E.g. I do contract work on an LLM-related project where one of the systemic changes introduced - in addition to multiple levels of quality checks - is to force to make people input a given sentence word for word followed by a word from a set of 5 or so, and a minority of the submissions get that sentence correct including the final word despite the system refusing to let you submit unless the initial sentence is correct. Seeing the data has been an absolutely shocking indictment of human reasoning.
These are submissions from a pool of people who have passed reasoning tests...
When I've tested the process myself as well, it takes only a handful of steps before the tendency is to "drift off" and start replacing a word here and there and fail to complete even the initial sentence without a correction.
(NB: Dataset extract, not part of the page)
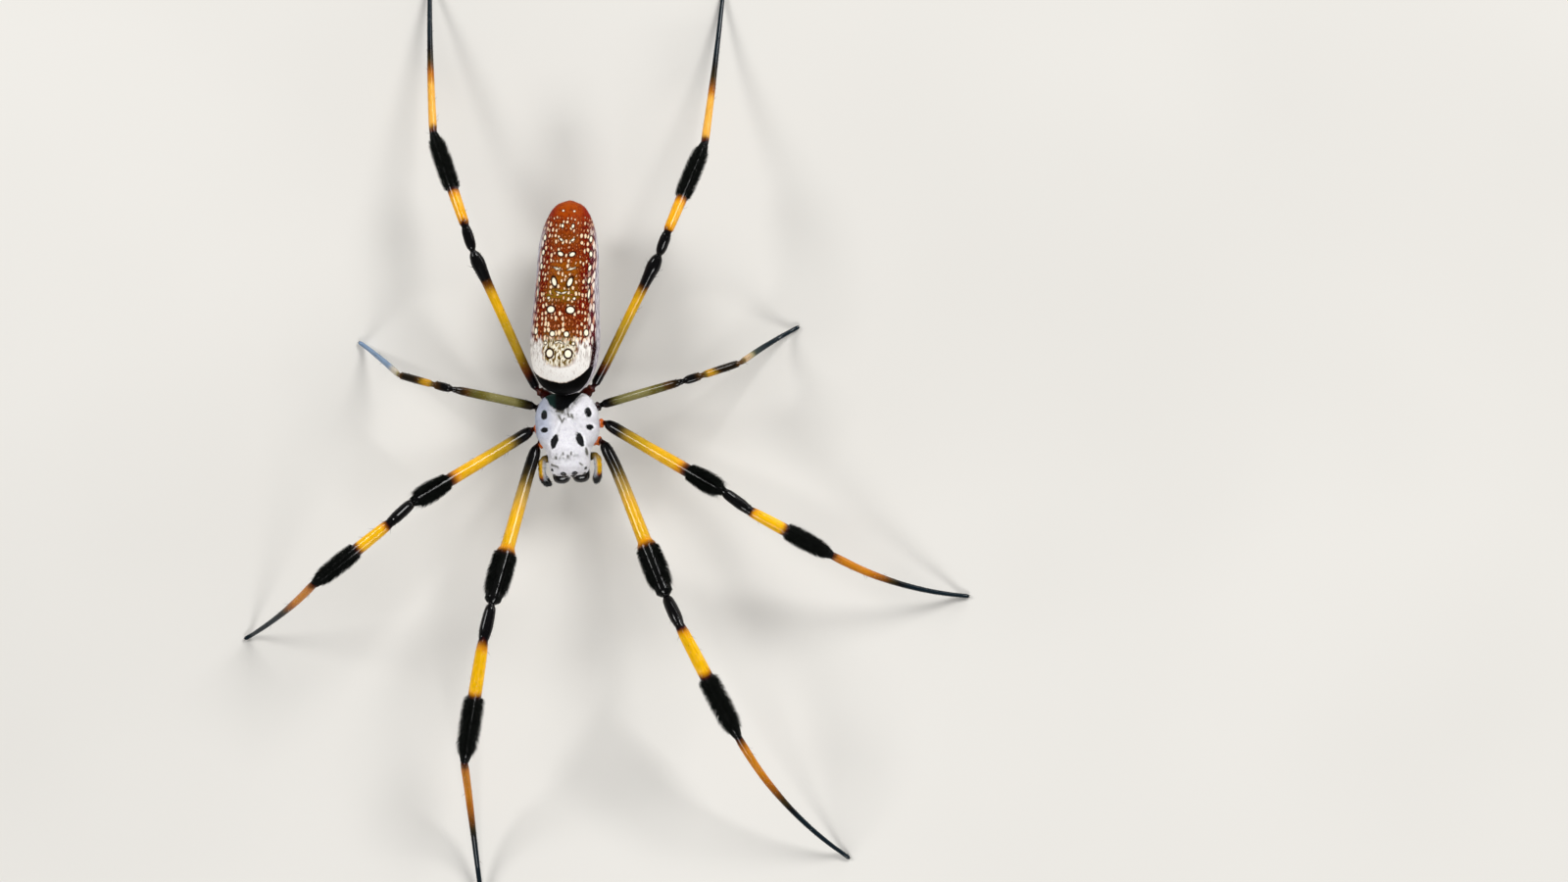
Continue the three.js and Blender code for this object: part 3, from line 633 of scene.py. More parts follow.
def thin_down(local, rear):
    """Where the down is thin: the dark marks, the rim of the triangle before the waist, and darker
    patches by the pit and at the front.
    """
    x, y = local[..., 0], local[..., 1]
    marks = np.min([away_from(x, y, mark[:4]) - mark[4] for mark in SHIELD_MARKS], axis=0)
    marks = ramp(0.09, -0.05, marks + 0.05 * grain(local, 0.2, 17))
    sparse = ramp(0.95, 0.15, rear) * ramp(-0.5, 0.3, x + 0.3)
    sparse = 0.75 * sparse * ramp(-0.5, 0.5, grain(local, 0.25, 16) + 0.2)
    dim_patches = np.maximum(hump((x - 0.15) / 1.15) * hump((y - 2.15) / 0.50),
                      hump((x + 0.35) / 1.35) * hump((y + 2.45) / 0.38))
    dim_patches *= ramp(-0.30, 0.40, grain(local, 0.24, 18))
    return np.clip(np.max([marks, sparse, dim_patches], axis=0), 0, 1)


def shield_relief(local):
    """The groove behind the head, the pit in the middle, the spokes around it, and fine lumps."""
    x, y = local[..., 0], local[..., 1]
    groove = hump((np.abs(x) - (0.35 + (2.0 - y) * 0.52)) / 0.28) * ramp(2.3, 1.2, y)
    relief = -0.20 * groove * ramp(-2.3, -1.2, y)
    relief -= 0.28 * hump(x / 0.55) * hump((y - 2.15) / 0.28)
    away = np.arctan2(np.abs(x), y - 2.1)
    for spoke in (0.55, 1.15, 1.9):
        relief -= 0.07 * hump((away - spoke) / 0.10) * ramp(0.7, 1.5, np.abs(x))
    return relief + (0.04 * grain(local, 0.8, 12) + 0.015 * grain(local, 0.25, 13))


def mark_shield(patch):
    local = head_local(patch.rings)
    x, y = local[..., 0], local[..., 1]
    bare, rear = bare_skin_and_shadow(local)
    patch.values = {
        "plan": local,
        "bare": bare + 0.07 * grain(local, 0.22, 11),
        "thin": thin_down(local, rear),
        # painted shade: a bluish tint over the right rear of the shield
        "cool": ramp(-1.0, -2.6, x) * ramp(-1.5, 1.0, y),
        # painted shadow of the abdomen, dark greenish, on the bare skin at the right rear
        "teal": ramp(-0.9, -1.5, x) * ramp(2.4, 2.9, y),
    }
    relief = np.where(patch.normals[..., 2] > 0.05, shield_relief(local), 0.0)
    eye = np.full(x.shape, 9.0)
    for centre, radius in eye_places():
        distance = np.linalg.norm(patch.rings - centre, axis=-1)
        relief += 0.10 * hump(distance / (1.6 * radius))
        ring = EYE_RINGS["side" if abs(head_local(centre)[0]) > 1.2 else "middle"]
        eye = np.minimum(eye, distance - radius - ring)
    patch.values["eye"] = eye
    patch.raise_by(relief)


# ---- legs


def tube(line, radii, upright, around, place, slot):
    """A round patch along a line of points, with a radius for each."""
    tangent = unit(np.gradient(line, axis=0))
    sideways = unit(np.cross(tangent, upright))
    upward = np.cross(sideways, tangent)
    angle = np.linspace(0, 2 * np.pi, around, endpoint=False)
    ring = (np.sin(angle)[None, :, None] * sideways[:, None]
            + np.cos(angle)[None, :, None] * upward[:, None])
    rings = line[1:-1, None] + ring[1:-1] * radii[1:-1, None, None]
    along = travelled(line)
    return Patch(rings, line[0], line[-1], along[1:-1] / along[-1], place, slot)


def ring_rows(name, sides, near=None):
    """Middle line of a CAD limb, the shares of its points, the radii of its rings, its length."""
    first, rings, last = node_rings(name, sides, near=near)
    middle = np.concatenate([[first], rings.mean(1), [last]])
    radius = np.linalg.norm(rings - rings.mean(1, keepdims=True), axis=-1).max(1)
    along = travelled(middle)
    return middle, along / along[-1], radius, along[-1]


LINE_STEP = 0.04
CORNER = 0.20       # how far the bends at the joints are rounded


class Leg:
    """The line, radii and markings of one leg, from the frame's own segments."""

    def __init__(self, number, side):
        self.number, self.name = number, f"leg_{number}_{side}"
        self.brushes = BRUSHES.get(number, {})
        near = origin + np.array([0, 0, 5.0])
        middles, self.starts, self.rows = [], {}, {}
        start = 0.0
        for segment in SEGMENTS:
            middle, shares, radius, length = ring_rows(f"{self.name}_{segment}", 8, near)
            near = middle[-1]
            self.starts[segment] = (start, length)
            self.rows[segment] = (shares[1:-1], radius)
            start += length
            middles.append(middle)
        body = [middles[0][:1]]
        for middle, following in zip(middles, middles[1:]):
            body += [middle[1:-1], (middle[-1:] + following[:1]) / 2]
        foot = led(np.concatenate([body[-1], middles[-1][1:]]))
        fine = through(foot, np.linspace(1, len(foot) - 2, 400))
        dense = np.concatenate(body + [fine[1:]])
        along = travelled(dense)
        self.length = along[-1]
        self.at = np.linspace(0, self.length, int(self.length / LINE_STEP))
        self.line = self.softened(read_rows(self.at, along, dense), CORNER / LINE_STEP)

    @staticmethod
    def softened(points, width):
        """Rounds the corners of a line over about `width` points."""
        reach = int(3 * width)
        kernel = np.exp(-0.5 * (np.arange(-reach, reach + 1) / width) ** 2)
        kernel /= kernel.sum()
        lead = 2 * points[:1] - points[reach:0:-1]
        trail = 2 * points[-1:] - points[-2:-reach - 2:-1]
        padded = np.concatenate([lead, points, trail])
        return np.stack([np.convolve(padded[:, k], kernel, "valid") for k in range(3)], -1)

    def place(self, segment, share):
        start, length = self.starts[segment]
        return start + share * length

    def skin_rows(self):
        """Distances along the leg, and the skin's radius at each."""
        at, radius, joints = [0.0], [0.25], []
        for index, segment in enumerate(SEGMENTS):
            shares, radii = self.rows[segment]
            for share, value in zip(shares, radii):
                if share > self.brushes.get(segment, 1):
                    # under a brush the skin only tapers
                    begin, thick = before
                    value = min(value, thick * (1 - 0.20 * (share - begin) / (1 - begin)))
                else:
                    before = share, value
                # the rings that only close the solids off are left out
                if (share <= 0.966 or segment == "foot") and (share >= 0.025 or index == 0):
                    at.append(self.place(segment, share))
                    radius.append(value - COAT["leg"])
            joints.append(len(at))
            at.append(self.place(segment, 1.0))
            radius.append(0.0)
        for joint, share in zip(joints[:-1], JOINT_NECKS):
            radius[joint] = share * min(radius[joint - 1], radius[joint + 1])
        at[-1], radius[-1] = self.length, 0.16
        return np.array(at), np.array(radius)

    def outline(self, segment, share):
        """Radius of the CAD segment, which is where the tips of its hair end."""
        shares, radii = self.rows[segment]
        return np.interp(share, shares, radii)

    def tint(self, at):
        places, values = [], []
        for segment, text in LEG_COLOURS[self.number].items():
            shares, found = stops(PALE_FEET.get((self.name, segment), text))
            places += [self.place(segment, share) for share in shares]
            values += found
        return read_rows(at, places, values)

    def patch(self, index):
        joints = [self.place(segment, 1.0) for segment in SEGMENTS[:-1]]
        joints.append(self.place("foot", 0.70))
        wide = np.arange(0, self.length - 0.15, 0.3)
        close = [joint + np.linspace(-0.7, 0.7, 21) for joint in joints]
        end = self.length - np.array([0.5, 0.4, 0.3, 0.2, 0.1, 0.0])
        at = np.unique(np.round(np.concatenate([wide, *close, end]), 3))
        keep = np.append(True, np.diff(at) > 0.035) & (at < at[-1])
        at = np.append(at[keep], self.length)
        line = read_rows(at, self.at, self.line)
        radius = steady(*self.skin_rows(), at)
        for joint in joints[:-1]:
            radius += 0.035 * hump((at - joint + 0.30) / 0.10)
        radius -= 0.03 * hump((at - joints[-1]) / 0.07)
        place = (0.0, index * LEG_STRIP, 1.0, LEG_STRIP - 0.004)
        patch = tube(line, radius, UP, 16, place, "leg")
        patch.rings[..., 2] = np.maximum(patch.rings[..., 2], 0.0)
        patch.last[2] = max(patch.last[2], 0.1)
        patch.find_normals()
        self.mark(patch, at[1:-1])
        return patch

    def mark(self, patch, at):
        angle = np.linspace(0, 2 * np.pi, patch.rings.shape[1], endpoint=False)
        shift = 0.35 * grain(patch.rings, 0.9, 21) + 0.12 * grain(patch.rings, 0.3, 22)
        for segment, share in self.brushes.items():
            # the colours change along a cleaner line where a brush starts
            shift[np.abs(at - self.place(segment, share)) < 1.0] *= 0.25
        at = np.repeat(at[:, None], len(angle), axis=1)
        patch.values = {
            "tint": self.tint(at + shift),
            "plan": np.stack([0.55 * angle + 0 * at, at, 0 * at + self.number], -1),
        }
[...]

I shudder to think how bad the results would be if there wasn't that "jolt" to try to get people back to paying attention.
Keeping humans consistently carrying out a learned process is incredibly hard.
is that based on a vigorous understanding of how humans think, derived from watching people (children) learn to solve word problems? How do thoughts get formed? Because I remember being given word problems with extra information, and some children trying to shove that information into a math equation despite it not being relevant. The "think things though" portion of ChatGPT o1-preview is hidden from us, so even though a o1-preview can solve word problems, we don't know how it internally computes to arrive at that answer. But we do we really know how we do it? We can't even explain consciousness in the first place.